Forse sei mesi fa in Israele qualcuno si era illuso che la costituzione di un nuovo governo composto da sinistra estrema e moderata, destra e anche da un partito arabo (in sostanza tutti i nemici di Netanyahu, con l’esclusione del Likud e dei religiosi), avrebbe finalmente portato a una gestione tranquilla della vita politica e alla diminuzione delle tensioni fra i partiti. Ma questa speranza, già messa a dura prova da sei mesi di aspri conflitti politici, è certamente caduta nei giorni scorsi, quando la Knesset, il parlamento israeliano, è stato teatro di uno scontro durissimo.
L’occasione è stata la votazione di una legge che consente l’allacciamento alla rete elettrica delle abitazioni illegali costruite soprattutto nel Negev dai beduini e in certe città arabe della Galilea. E’ un prezzo politico pagato dalla maggioranza per l’appoggio determinante del partito arabo Ra’am, che ha minacciato di far cadere il governo se non fosse stata approvata. Ma è anche di fatto un incentivo all’edificazione illegale, che è uno dei problemi urbanistici gravi nel territorio tradizionale di Israele e soprattutto in Giudea e Samaria. Ed esso contribuisce a normalizzare uno stato endemico di illegalità nella parte araba di Israele che è fra le questioni più urgenti che lo stato deve affrontare. Oltre a questo vi è naturalmente il tema del conflitto nazionale: dando via libera a una sorta di sanatoria per il settore arabo si produce un’evidente impressione di debolezza della maggioranza ebraica.

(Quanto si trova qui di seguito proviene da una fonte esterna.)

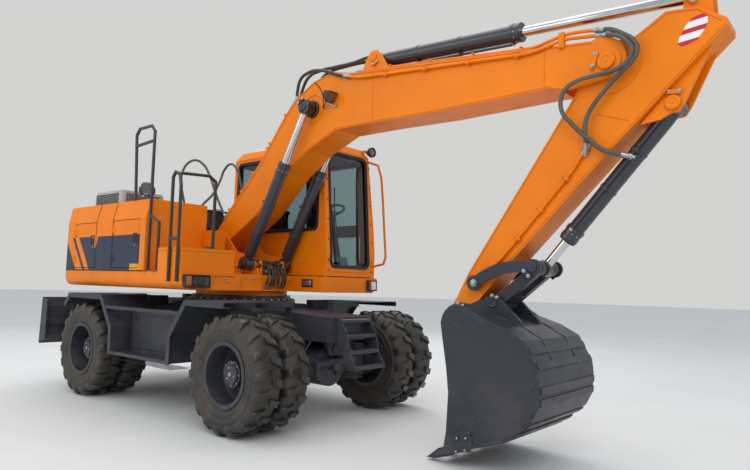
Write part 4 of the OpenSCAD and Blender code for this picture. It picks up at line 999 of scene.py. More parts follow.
@piece_operator
class EXCAVATOR_OT_cab(bpy.types.Operator):
    """Window rubbers, wiper, lining, hinges, handle and instruments of the cab"""
    bl_idname = "excavator.cab"
    bl_label = "Cab"

    def execute(self, context):
        self.rubbers()
        self.front()
        self.inside()
        self.door()
        return {"FINISHED"}

    def rubbers(self):
        piece = Piece("seal")
        for corners, radius, spot, out in (((427, 1540, 1080, 2870), 70, on_front(18), (1, 0, 0)),
                                           ((452, 2150, 1060, 2850), 60, on_x(-682), (-1, 0, 0)),
                                           ((-625, 1960, 855, 2850), 60, on_y(370), (0, -1, 0)),
                                           ((-625, 1960, -135, 2850), 60, on_left(18), (0, 1, 0))):
            piece.add(rubber_frame(corners, radius, spot, out))
        piece.done("window_rubbers", "upper")

    def front(self):
        piece = Piece("black", "orange", "plastic", "steel", "paper")
        # Wiper, parked beside the left pillar
        piece.add(rod((1000, 560, 1585), (1030, 560, 1585), 17, 3), "black")
        tip = at(front_x(2150) + 12, 500, 2150)
        piece.add(pipe([(1024, 560, 1585), (1022, 552, 1640), tip], 5), "black")
        blade = [at(front_x(z) + 4, y, z) for y, z in ((490, 1830), (498, 2140), (506, 2450))]
        piece.add(pipe(blade, 7), "plastic")
        for y, z in ((492, 1900), (504, 2380)):
            piece.add(rod((front_x(z) + 3, y, z), (front_x(z) + 13, y, z), 9, 2), "black")
        # Screws down the front pillars
        for y in (392, 1136):
            for z in (1500, 1620, 1850, 2080, 2310, 2540, 2770):
                piece.add(nut((front_x(z), y, z), (1, 0, 0), 8, 6), "black")
        # Fold line and step below the window
        piece.add(block((1008, 420, 1486), (1016, 1110, 1492), 2), "orange")
        # Gutter round the roof, and the hatch
        gutter = [(-640, 356, 2905), (860, 356, 2905), (905, 400, 2908), (905, 1080, 2908),
                  (850, 1128, 2905), (-640, 1128, 2905)]
        piece.add(pipe(gutter, 9, corner=60), "orange")
        piece.add(slab(window_line(-330, 500, 330, 1000, 60), 3058, 3074, 5), "orange")
        piece.add(slab(window_line(-300, 530, 300, 970, 50), 3070, 3082, 5), "plastic")
        for x in (-200, 200):
            piece.add(block((x - 35, 494, 3066), (x + 35, 520, 3086), 4), "black")
        # Seams of the lower right wall, and its step line
        piece.add(block((120, 348, 1574), (742, 353, 1579), 1), "orange")
        piece.add(block((-690, 349, 1940), (1000, 353, 1944), 1), "orange")
        # Rubber strip below the cab, and the notice sheet behind the windscreen
        piece.add(pipe([(-700, 349, 1430), (1013, 349, 1430), (1013, 1100, 1430)], 6, corner=40), "plastic")
        sheet = ((560, 1660), (585, 1555), (760, 1555), (735, 1660))
        piece.add(prism([on_front(40)(y, z) for y, z in sheet], (0.0015, 0, 0)), "paper")
        # Socket on the deck's side
        piece.add(block((745, 240, 1304), (918, 251, 1394), 6), "plastic")
        piece.add(block((765, 236, 1322), (898, 242, 1376), 4), "steel")
        piece.done("cab_trim", "upper")

    def inside(self):
        piece = Piece("plastic", "seal", "cloth", "grey")
        floor = 1472
        piece.add(slab([(-640, 410), (940, 410), (940, 1130), (-640, 1130)], floor, floor + 12, 4), "seal")
        for x in range(-100, 900, 60):
            piece.add(block((x, 430, floor + 10), (x + 24, 1110, floor + 16), 2), "seal")
        # Lining of the walls below the windows and under the roof
        piece.add(block((-650, 399, 1500), (900, 412, 1925), 10), "plastic")
        piece.add(block((-653, 420, 1500), (-636, 1130, 2110), 10), "plastic")
        piece.add(slab(window_line(-560, 470, 760, 1010, 80), 2985, 3000, 5), "plastic")
        piece.add(block((700, 440, 2900), (780, 1060, 2960), 14), "plastic")
        # Sun blind, monitor on its arm, and the speaker in the corner
        piece.add(rod((850, 450, 2850), (850, 1050, 2850), 22, 4), "grey")
        piece.add(block((560, 470, 2040), (610, 660, 2180), 12), "plastic")
        piece.add(block((556, 486, 2056), (561, 644, 2164), 2), "seal")
        piece.add(pipe([(590, 560, 2050), (640, 520, 1900), (660, 450, 1720)], 14, corner=60), "plastic")
        piece.add(lathe([(0, 26), (38, 22), (50, 10), (58, 18), (66, 18), (70, 0)], (720, 980, 2830),
                        (-0.5, -0.3, -0.8), 32), "seal")
        # Pedals and their levers
        pedal = ((720, 1520), (820, 1600), (828, 1592), (728, 1510))
        for y in (700, 820):
            piece.add(prism([at(x, y - 38, z) for x, z in pedal], (0, 0.076, 0), 3), "seal")
            piece.add(pipe([(740, y, 1520), (700, y, 1700), (690, y - 20, 1820)], 9), "plastic")
            piece.add(rod((690, y - 20, 1815), (688, y - 20, 1880), 16, 5), "seal")
        # Strips round the windows
        for spot, corners, width, sweep in ((on_x(-648), (404, 1500, 1120, 2930), 44, (0.008, 0, 0)),
                                            (on_y(402), (-650, 1930, 870, 2900), 34, (0, 0.008, 0)),
                                            (on_left(56), (-650, 1500, -70, 2900), 60, (0, 0.008, 0)),
                                            (on_front(56), (400, 1505, 1110, 2900), 36, (0.008, 0, 0))):
            piece.add(band(spot, corners, 60, 0, width, sweep), "plastic")
        piece.done("cab_lining", "upper")

    def door(self):
        piece = Piece("seal", "plastic", "black")
        piece.add(rubber_frame((15, 2060, 755, 2830), 50, on_left(18), (0, 1, 0)))
        piece.add(rubber_frame((15, 1560, 805, 1960), 50, on_y(1172), (0, 1, 0)))
        piece.add(block((730, 1186, 1985), (850, 1196, 2030), 8), "plastic")
        piece.add(pipe([(745, 1190, 2008), (745, 1222, 2008), (835, 1222, 2008), (835, 1190, 2008)],
                       8, corner=18), "black")
        piece.add(rod((705, 1185, 2008), (705, 1199, 2008), 13, 2), "black")
        piece.add(pipe([(40, left_y(2030) - 20, 2012), (40, 1208, 2012), (640, 1208, 2012),
                        (640, left_y(2030) - 20, 2012)], 9, corner=30), "black")
        piece.add(band(on_left(54), (-45, 1500, 805, 2860), 60, 0, 50, (0, 0.006, 0)), "plastic")
        piece.add(block((20, 1134, 1968), (800, 1141, 2052), 4), "plastic")
        piece.done("door_trim", "cab_entry")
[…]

L’opposizione e in particolare il Likud aveva cercato di bilanciare questa scelta proponendo che anche ai cosiddetti “avamposti”, cioè gli insediamenti prevalentemente giovanili non autorizzati in Giudea e Samaria fosse concessa un analogo allacciamento alla rete, ma il partito Ra’am ha posto il veto a ogni modifica della sua “legge elettrica” e la maggioranza si è piegata, incluso il partito del primo ministro Bennett, “Yamina”, che pure si era presentato alle elezioni come il movimento più vicino agli insediamenti. Ne è nato un tumulto parlamentare grave, con insulti e minacce tanto che l’opposizione abbandonato l’aula, minacciando di boicottare del tutto i lavori della Knesset.

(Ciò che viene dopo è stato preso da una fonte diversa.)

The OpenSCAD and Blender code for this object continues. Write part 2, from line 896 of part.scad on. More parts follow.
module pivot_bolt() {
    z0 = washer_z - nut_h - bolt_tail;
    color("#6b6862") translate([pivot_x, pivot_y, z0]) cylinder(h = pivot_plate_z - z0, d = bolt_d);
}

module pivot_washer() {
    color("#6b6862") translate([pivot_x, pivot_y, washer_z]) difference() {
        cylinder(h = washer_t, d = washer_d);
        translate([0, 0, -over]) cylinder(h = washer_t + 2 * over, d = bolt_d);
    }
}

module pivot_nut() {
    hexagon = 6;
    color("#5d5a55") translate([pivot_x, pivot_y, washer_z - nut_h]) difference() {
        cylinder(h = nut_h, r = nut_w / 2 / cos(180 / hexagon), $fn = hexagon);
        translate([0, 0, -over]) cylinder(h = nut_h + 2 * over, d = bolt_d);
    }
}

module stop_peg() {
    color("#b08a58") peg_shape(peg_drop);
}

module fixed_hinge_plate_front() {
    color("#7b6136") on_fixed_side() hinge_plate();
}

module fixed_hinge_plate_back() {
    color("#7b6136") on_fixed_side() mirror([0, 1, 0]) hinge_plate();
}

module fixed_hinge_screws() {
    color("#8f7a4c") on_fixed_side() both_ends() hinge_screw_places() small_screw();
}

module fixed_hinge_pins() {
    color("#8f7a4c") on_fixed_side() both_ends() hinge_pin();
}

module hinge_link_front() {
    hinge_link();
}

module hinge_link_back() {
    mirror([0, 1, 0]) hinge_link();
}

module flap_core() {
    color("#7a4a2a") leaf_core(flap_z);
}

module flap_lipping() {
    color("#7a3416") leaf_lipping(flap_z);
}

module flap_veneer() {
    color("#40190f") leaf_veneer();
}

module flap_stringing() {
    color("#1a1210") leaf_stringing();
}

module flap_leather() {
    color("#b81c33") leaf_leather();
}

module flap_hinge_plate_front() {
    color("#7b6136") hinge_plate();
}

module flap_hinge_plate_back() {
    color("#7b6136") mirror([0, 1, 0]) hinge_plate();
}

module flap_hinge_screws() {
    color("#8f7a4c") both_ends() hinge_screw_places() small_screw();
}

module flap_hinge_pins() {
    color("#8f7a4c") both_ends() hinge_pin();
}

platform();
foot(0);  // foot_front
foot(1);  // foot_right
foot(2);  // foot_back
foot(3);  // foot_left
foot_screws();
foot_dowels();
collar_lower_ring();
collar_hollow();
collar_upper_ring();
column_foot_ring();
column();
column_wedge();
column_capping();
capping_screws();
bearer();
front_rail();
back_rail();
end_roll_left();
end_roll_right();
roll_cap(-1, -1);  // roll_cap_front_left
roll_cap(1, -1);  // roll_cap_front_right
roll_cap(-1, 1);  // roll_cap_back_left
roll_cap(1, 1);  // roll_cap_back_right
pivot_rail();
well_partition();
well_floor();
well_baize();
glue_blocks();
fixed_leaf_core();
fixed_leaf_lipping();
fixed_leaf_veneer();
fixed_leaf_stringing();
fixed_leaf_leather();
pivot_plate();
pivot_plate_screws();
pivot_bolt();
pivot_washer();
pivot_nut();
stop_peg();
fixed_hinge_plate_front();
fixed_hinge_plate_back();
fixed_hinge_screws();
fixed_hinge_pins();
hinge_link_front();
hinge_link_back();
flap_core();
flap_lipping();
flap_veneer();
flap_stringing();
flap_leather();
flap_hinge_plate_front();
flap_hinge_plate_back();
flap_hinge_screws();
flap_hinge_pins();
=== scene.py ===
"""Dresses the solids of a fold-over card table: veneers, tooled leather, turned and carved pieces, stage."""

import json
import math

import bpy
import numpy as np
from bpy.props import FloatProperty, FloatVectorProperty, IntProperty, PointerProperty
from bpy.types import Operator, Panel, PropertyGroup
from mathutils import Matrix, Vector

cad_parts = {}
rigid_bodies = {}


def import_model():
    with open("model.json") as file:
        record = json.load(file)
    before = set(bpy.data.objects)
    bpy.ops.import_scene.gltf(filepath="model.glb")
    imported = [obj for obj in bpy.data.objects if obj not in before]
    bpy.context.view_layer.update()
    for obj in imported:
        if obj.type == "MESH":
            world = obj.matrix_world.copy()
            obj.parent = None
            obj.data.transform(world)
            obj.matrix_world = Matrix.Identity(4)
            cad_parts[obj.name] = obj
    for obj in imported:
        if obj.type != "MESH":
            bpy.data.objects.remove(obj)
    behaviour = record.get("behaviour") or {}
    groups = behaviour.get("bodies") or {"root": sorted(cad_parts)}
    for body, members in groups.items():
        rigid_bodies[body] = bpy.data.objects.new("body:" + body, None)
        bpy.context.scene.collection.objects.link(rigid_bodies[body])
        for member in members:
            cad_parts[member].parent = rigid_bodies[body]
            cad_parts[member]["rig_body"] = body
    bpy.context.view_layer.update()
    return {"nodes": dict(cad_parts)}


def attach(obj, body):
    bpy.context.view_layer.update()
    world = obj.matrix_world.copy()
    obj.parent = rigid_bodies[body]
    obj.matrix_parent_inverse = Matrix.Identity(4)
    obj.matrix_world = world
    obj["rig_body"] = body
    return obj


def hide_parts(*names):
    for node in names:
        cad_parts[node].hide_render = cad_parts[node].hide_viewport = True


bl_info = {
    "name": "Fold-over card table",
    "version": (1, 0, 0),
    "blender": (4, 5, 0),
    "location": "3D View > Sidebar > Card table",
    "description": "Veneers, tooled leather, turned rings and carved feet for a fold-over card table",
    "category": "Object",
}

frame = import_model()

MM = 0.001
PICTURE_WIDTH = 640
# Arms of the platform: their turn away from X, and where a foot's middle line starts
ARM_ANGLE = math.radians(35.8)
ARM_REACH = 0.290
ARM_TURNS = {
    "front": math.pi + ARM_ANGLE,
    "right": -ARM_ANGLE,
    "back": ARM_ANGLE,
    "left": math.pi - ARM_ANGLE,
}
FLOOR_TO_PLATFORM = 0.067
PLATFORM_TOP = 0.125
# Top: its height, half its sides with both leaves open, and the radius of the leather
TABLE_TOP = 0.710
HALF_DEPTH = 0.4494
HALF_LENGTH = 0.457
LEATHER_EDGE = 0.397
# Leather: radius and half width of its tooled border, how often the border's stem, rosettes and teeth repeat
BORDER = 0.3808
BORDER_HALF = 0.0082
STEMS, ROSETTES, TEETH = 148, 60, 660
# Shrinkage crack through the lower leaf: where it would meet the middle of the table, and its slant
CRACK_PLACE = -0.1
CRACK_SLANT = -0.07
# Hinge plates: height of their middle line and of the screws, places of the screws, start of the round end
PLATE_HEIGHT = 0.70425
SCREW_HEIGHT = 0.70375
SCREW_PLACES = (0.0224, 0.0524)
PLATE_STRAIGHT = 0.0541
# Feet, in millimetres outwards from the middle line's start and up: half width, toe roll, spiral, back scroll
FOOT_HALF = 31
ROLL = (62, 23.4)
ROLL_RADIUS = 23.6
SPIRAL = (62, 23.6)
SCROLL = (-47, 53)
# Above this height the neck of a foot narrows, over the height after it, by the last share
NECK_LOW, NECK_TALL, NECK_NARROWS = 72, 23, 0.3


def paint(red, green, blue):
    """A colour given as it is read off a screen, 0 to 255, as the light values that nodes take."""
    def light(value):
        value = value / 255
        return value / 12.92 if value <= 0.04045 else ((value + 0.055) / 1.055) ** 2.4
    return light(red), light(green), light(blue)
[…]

La polemica non si è spenta finora e vi si aggiungono altre divisioni. Ieri è uscita una presa di posizione del viceministro dell’economia Yair Golan, del partito di estrema sinistra Meretz, in cui in mezzo ad altri insulti definiva “subumani” i giovani degli avamposti, suscitando la richiesta di dimissioni del Likud e un rimprovero da parte di Bennett. Il primo ministro però appare incapace di contenere il disordine e le spinte estremiste nella sua coalizione, anche perché la rappresentanza parlamentare del suo partito è molto bassa (6 su 120 deputati) e nei sondaggi appare ancora in diminuzione, mentre il governo va avanti con un solo voto di maggioranza, rendendo determinante ogni singolo deputato.
Mentre gli altri leader della maggioranza e candidati a sostituirlo prima o poi, cioè Benny Gantz e Yair Lapid, si dedicano a incontri diplomatici e trattative che spetterebbero forse al primo ministro, Bennett si logora a tenere assieme un governo che produce decisioni, certamente indigeste ai suoi elettori. Nel frattempo è in atto un duro scontro fra il ministro per gli affari religiosi, Matan Kahana, anche lui di Yamina e il rabbinato, che non gradisce le sue proposte di riforma del sistema delle conversioni e della certificazione di conformità religiosa (kasherut) degli alimenti. Insomma, la crisi politica in Israele non è affatto finita e presto potrebbe esplodere di nuovo, appena un partito della maggioranza sarà abbastanza sicuro della convenienza di abbandonarla per formare un nuovo governo col Likud o per andare a nuove elezioni.